Tindale reviewed 27 documented incidents and cross-referenced official investigative reports. His finding was straightforward: the common thread wasn’t sabotage, wasn’t regulatory failure, wasn’t a single point of negligence. It was systemic deterioration. America’s industrial midstream — the smelters, refineries, chemical networks, and processing plants that sit between raw material extraction and finished manufacturing — had been allowed to decay for two decades while capital flowed elsewhere.

When the Biden administration’s green energy push arrived with its enormous demand on industrial capacity, it hit infrastructure that was no longer fit for purpose. The bill of materials required to rebuild wasn’t available. The workforce trained to operate these systems had dispersed. The safety protocols had atrophied. And so things broke — not because of any single decision, but because of a thousand decisions made over twenty years to defer, divest, and offshore.
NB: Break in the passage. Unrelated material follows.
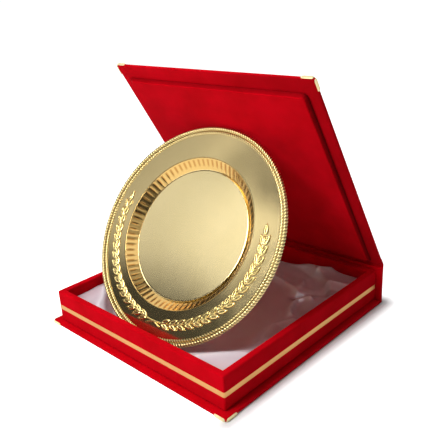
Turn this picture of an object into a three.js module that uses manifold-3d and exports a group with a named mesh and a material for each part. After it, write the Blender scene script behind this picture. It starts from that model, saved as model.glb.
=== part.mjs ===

Key findings from Tindale’s analysis:

Industrial complexity — a published metric tracking the diversity and depth of a nation’s production capacity — has been declining in the U.S. for years. Each closure of a processing facility doesn’t just remove capacity; it removes the knowledge base, the supplier relationships, and the safety culture that surrounded it. These don’t reconstitute automatically when demand returns.

The FOMC’s monitoring frameworks, built on neoclassical price theory, assume closed facilities reopen when demand justifies it. That assumption requires that the human capital, physical plant, and supply chains remain available. They don’t. Once dispersed, they take a decade or more to rebuild — if they rebuild at all.

Bottom line: Track industrial incident frequency as a leading indicator. A rising thermal event rate isn’t a maintenance story. It’s a sovereignty story.